NAIROBI (AP):
THE NUMBER of Kenyans who will depend on food aid this year may rise well past the current 3.5 million, the head of the United Nations food agency said yesterday.
Kenya - suffering from a prolonged drought - may also need food aid beyond February 2007, World Food Programme (WFP) Executive Director James Morris told reporters. He said the effects from the drought are not subsiding and it appeared unlikely Kenya would have the rain it needs for a good harvest.
The Kenyan Government, the WFP, the U.N. and other aid agencies carried out a study in January that found Kenya's number of food aid-dependent people had risen to 3.5 million, from 2.5 million in December.

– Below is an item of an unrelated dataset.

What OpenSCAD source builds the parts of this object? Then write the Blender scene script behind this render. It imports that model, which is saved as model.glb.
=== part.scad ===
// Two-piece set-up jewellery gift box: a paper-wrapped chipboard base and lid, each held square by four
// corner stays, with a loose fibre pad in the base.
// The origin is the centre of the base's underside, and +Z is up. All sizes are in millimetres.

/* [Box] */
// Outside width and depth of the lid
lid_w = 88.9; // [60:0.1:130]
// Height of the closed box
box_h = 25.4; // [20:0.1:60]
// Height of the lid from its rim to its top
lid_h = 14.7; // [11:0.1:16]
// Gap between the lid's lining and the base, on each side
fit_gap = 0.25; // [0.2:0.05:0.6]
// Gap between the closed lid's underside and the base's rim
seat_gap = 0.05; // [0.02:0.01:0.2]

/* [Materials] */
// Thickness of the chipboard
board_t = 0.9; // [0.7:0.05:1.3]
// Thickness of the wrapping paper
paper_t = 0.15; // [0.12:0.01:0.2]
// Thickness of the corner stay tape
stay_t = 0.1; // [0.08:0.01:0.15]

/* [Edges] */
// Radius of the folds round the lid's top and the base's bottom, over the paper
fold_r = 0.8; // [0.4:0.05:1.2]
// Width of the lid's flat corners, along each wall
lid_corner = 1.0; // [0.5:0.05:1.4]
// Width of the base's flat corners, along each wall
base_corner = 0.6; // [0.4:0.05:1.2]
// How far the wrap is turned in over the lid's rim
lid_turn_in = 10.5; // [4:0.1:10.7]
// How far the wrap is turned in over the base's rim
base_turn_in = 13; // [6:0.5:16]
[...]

Kenya needs 396,500 metric tons (437,000 U.S. tons) of food aid until February 2007, the study found. But "there is nothing that's happened in the last 60 days, to the best of my knowledge, that will cause us to think that this situation is getting better," Morris said.
Morris said the drought has stretched on for five to six years, and for 2006, "the weather forecast is not good."
He spoke after visiting the Kenyan village of El Wak, which the agency sees as illustrative of the effects of prolonged drought across the Horn of Africa region, where a total of 11.5 million people need food aid.
El Wak is on the border with Somalia and 675 kilometres (419 miles) north-east of the Kenyan capital, Nairobi.